Let us look at some examples of proper scoring rules defined through this correspondence:
Logarithmic Score: The logarithmic scoring rule is defined as \(s(\pi,i) = \log(\pi_i)\). The corresponding self-expected score is the negative Shannon entropy: \[ H(p) = \sum_{i=1}^n p_i \log(p_i). \] It is interesting to note that the logarithmic scoring rule is essentially the only local proper scoring rule, i.e. one of the type \(s(\pi,i) = F(\pi_i, i)\) for some function \(F\). In other words, the score assigned to outcome \(i\) depends only on the predicted probability \(\pi_i\) of that outcome, and not on the other predicted probabilities \(\pi_j\) for \(j \ne i\). Indeed, assuming \(F\) smooth for simplicity, the condition of properness easily implies that \(\partial_{\pi_i} F(\pi_i, i) = A\) for some constant \(\alpha\) independent of \(i\). Integrating this relation gives that \(F(\pi_i, i) = \alpha \log(\pi_i) + \beta_i\), where necessarily \(\alpha>0\) for properness, and where \(B_i\) are arbitrary constants.
Brier Score: The Brier scoring rule is given by \(s(\pi,i) = \pi_i - \tfrac12 \sum_{j=1}^n \pi_j^2\). The associated self-expected score is \[ H(p) = \frac12 \, \sum_{i=1}^n p_i^2. \]

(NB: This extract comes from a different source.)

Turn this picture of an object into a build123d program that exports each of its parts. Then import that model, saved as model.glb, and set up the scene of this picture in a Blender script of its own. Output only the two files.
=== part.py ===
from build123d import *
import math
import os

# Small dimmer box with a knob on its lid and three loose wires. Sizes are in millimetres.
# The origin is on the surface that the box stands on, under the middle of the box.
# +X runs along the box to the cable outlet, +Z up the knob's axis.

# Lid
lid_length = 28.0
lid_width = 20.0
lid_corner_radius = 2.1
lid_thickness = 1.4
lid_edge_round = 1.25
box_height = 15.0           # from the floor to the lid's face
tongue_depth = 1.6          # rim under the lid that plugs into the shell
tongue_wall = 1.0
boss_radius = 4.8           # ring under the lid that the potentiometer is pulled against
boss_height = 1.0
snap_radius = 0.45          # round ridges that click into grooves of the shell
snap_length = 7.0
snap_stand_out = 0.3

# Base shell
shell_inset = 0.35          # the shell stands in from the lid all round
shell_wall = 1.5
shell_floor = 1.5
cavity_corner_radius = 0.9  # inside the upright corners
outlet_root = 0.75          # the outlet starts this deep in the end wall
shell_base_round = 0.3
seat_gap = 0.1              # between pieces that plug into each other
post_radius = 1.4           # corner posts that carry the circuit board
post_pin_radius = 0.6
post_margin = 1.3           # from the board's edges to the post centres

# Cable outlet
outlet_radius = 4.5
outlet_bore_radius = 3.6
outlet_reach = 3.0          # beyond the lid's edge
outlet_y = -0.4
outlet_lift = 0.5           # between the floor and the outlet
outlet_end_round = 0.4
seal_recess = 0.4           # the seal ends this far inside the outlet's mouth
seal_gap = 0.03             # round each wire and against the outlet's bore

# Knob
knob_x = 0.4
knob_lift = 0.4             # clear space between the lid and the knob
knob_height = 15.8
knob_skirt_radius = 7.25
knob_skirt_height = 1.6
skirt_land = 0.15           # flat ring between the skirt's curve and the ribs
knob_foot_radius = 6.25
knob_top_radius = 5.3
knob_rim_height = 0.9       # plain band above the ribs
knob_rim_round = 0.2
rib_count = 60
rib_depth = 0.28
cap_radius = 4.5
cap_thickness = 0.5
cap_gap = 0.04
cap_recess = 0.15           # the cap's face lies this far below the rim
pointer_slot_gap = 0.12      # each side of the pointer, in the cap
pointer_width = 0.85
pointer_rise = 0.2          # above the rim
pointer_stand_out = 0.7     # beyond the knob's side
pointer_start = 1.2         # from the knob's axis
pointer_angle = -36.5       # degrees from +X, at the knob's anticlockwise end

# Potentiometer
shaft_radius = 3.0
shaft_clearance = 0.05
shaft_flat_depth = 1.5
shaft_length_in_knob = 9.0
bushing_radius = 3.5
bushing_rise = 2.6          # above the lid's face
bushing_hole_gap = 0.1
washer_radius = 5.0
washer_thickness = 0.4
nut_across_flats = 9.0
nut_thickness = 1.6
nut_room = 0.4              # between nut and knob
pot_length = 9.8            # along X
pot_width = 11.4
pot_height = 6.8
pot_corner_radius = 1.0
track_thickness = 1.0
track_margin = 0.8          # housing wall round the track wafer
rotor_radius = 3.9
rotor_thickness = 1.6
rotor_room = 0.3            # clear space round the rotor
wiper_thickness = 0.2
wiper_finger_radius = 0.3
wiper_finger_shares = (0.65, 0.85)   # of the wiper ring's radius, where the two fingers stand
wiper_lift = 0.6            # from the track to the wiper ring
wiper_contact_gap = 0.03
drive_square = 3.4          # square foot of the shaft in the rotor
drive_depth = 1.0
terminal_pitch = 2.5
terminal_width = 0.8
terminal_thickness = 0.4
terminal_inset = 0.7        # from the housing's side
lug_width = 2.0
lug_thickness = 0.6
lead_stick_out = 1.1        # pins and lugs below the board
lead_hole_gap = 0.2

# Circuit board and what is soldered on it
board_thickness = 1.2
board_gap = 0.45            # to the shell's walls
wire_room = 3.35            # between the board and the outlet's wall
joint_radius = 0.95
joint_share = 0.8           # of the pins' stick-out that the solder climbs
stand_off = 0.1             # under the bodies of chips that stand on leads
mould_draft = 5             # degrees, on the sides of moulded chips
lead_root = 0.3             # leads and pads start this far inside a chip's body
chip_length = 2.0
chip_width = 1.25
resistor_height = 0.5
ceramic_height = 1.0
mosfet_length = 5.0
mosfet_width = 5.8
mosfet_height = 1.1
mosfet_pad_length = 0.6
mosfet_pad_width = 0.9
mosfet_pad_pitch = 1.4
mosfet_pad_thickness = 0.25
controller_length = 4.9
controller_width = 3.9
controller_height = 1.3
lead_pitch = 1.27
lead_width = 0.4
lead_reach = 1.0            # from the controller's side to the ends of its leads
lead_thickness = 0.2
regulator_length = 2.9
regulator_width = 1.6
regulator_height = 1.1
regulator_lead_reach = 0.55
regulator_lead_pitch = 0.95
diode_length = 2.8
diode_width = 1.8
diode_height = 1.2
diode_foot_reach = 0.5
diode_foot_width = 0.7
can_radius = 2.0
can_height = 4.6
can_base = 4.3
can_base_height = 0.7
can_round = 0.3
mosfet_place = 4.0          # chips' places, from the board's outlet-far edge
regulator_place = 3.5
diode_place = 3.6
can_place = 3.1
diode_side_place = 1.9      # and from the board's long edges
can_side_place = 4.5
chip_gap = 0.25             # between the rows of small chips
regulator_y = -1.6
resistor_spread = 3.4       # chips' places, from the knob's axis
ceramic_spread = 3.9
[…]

Spherical Score: The spherical scoring rule is defined as \(s(\pi,i) = \frac{\pi_i}{\|\pi\|_2}\). The corresponding self-expected score is \[ H(p) = \|p\|_2. \]

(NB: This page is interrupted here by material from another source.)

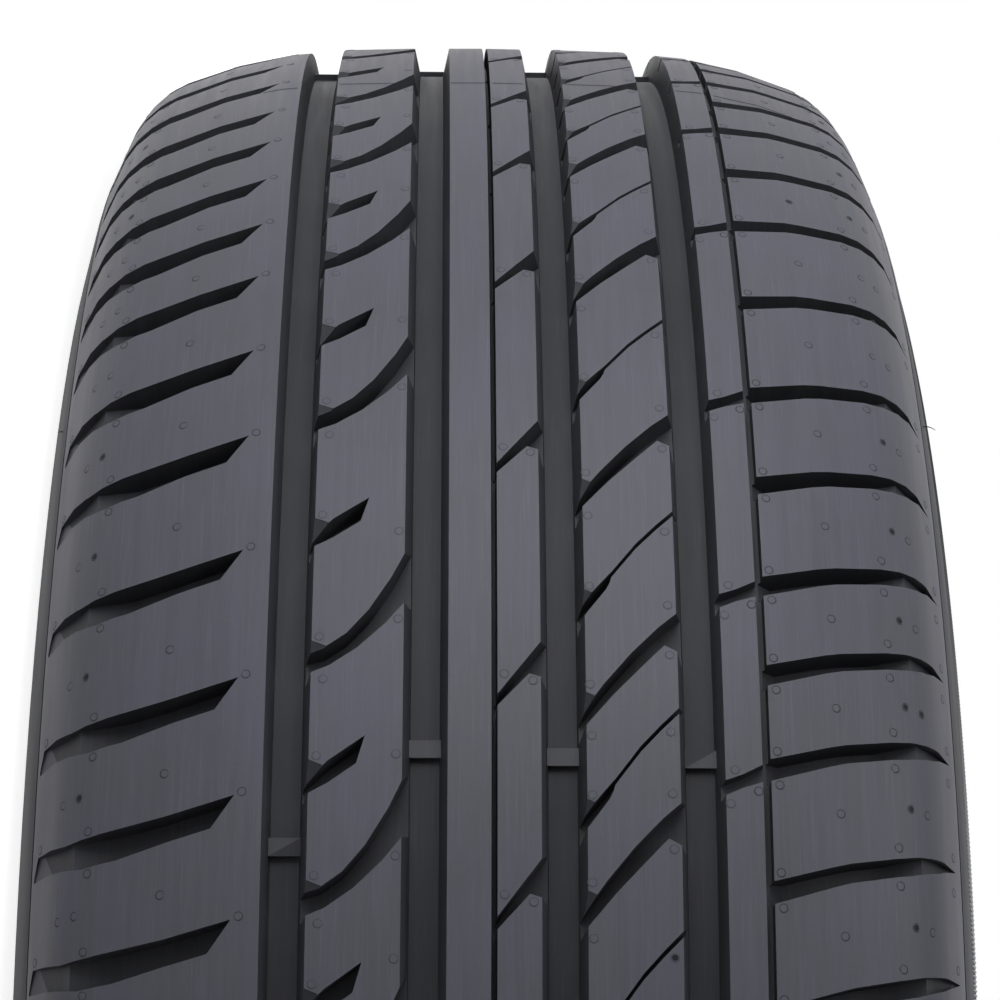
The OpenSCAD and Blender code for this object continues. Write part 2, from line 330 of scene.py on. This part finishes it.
def vents(surf, mats):
    """Small round marks where the mould let the air out, with a sunk ring round a low button; the ring and
    any hole are painted dark as shade
    """
    draw = random.Random(3)
    verts, faces, indices = [], [], []
    for z, turn in vent_places():
        m = surf.seat(z, turn, VENT_RADIUS * MM)
        if m is None:
            continue
        share = OUTER_OPEN_SHARE if OUTER_FROM < abs(z) < OUTER_TO else OPEN_SHARE
        # A dark middle is painted shade of an open vent hole
        middle = HOLE_SHADE if draw.random() < share else BUTTON
        # The sunk ring's dark band is painted shade, fainter on the ribs
        dark = FAINT_RING_SHADE if abs(z) < FAINT_WITHIN else RING_SHADE
        base = len(verts)
        verts.append(m @ Vector((0, 0, VENT_TOP * MM)))
        for radius, height, _ in VENT_RINGS:
            for k in range(VENT_SIDES):
                a = 2 * math.pi * k / VENT_SIDES
                verts.append(m @ (Vector((radius * math.cos(a), radius * math.sin(a), height)) * MM))
        for k in range(VENT_SIDES):
            n = (k + 1) % VENT_SIDES
            faces.append((base, base + 1 + k, base + 1 + n))
            indices.append(middle)
            for ring in range(len(VENT_RINGS) - 1):
                low = base + 1 + ring * VENT_SIDES
                faces.append((low + k, low + VENT_SIDES + k, low + VENT_SIDES + n, low + n))
                indices.append(dark if VENT_RINGS[ring][2] else BUTTON)
    return mesh_object("vent_marks", verts, faces, mats, indices)


# Fine line where two segments of the mould meet
SEGMENT_AT = math.radians(58.3)
SEGMENTS = 6
SEAM_W, SEAM_H, SEAM_STEP = 0.25 * MM, 0.12 * MM, 1.0 * MM


def seams(surf, mats):
    """Low ridges across the tread, broken where a groove is"""
    verts, faces = [], []
    steps = int(2 * SHOULDER_END / SEAM_STEP)
    for i in range(SEGMENTS):
        turn = SEGMENT_AT + i * 2 * math.pi / SEGMENTS
        last = None
        for k in range(steps + 1):
            z = -SHOULDER_END + k * SEAM_STEP
            way = outward(z, turn)
            place = surf.hit(point(z, turn), way)
            if place is None:
                last = None
                continue
            side = way.cross(Vector((0, 0, 1))).normalized() * SEAM_W
            base = len(verts)
            verts += [place - side - way * SEAM_H, place + way * SEAM_H, place + side - way * SEAM_H]
            if last is not None:
                faces += [(last, base, base + 1, last + 1), (last + 1, base + 1, base + 2, last + 2)]
            last = base
    return mesh_object("mould_seams", verts, faces, mats)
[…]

Energy Score: consider a distance function \(d: [1:n] \times [1:n] \to \mathbb{R}_+\). The energy scoring rule is defined through expected distances: \[ s(\pi,i) = - \mathbb{E}[d(X,i)] \] where \(X \sim \pi\). The associated self-expected score is \[ H(p) = -\mathbb{E}[d(X,X')] = -\sum_{i,j=1}^n p_i p_j \, d(i,j). \] where \(X,X' \sim p\) are independent. This function is convex in \(p\) if the distance matrix \(M_{i,j}=d(i,j)\) is negative semi-definite on the subspace of zero-sum vectors, i.e., if for all vectors \(z \in \mathbb{R}^n\) with \(\sum_{i=1}^n z_i = 0\), one has \(\sum_{i,j=1}^n z_i z_j \, d(i,j) \le 0\). Luckily, there are many such distances. For example, if the distance \(d\) is of the form \[d(i,j) = \|\varphi_i - \varphi_j\|_2^2\] for some (feature) vectors \(\varphi_1,\ldots,\varphi_n \in \mathbb{R}^m\), then the corresponding distance matrix is negative semi-definite on the subspace of zero-sum vectors. In fact, with a bit of algebra, one can check that for any \(0< \beta \le 2\), the distance defined as \[d(i,j) = \|\varphi_i - \varphi_j\|_2^\beta\] also leads to a negative semi-definite distance matrix on the subspace of zero-sum vectors. This includes, in particular, the case \(\beta=1\) which corresponds to the standard Euclidean distance.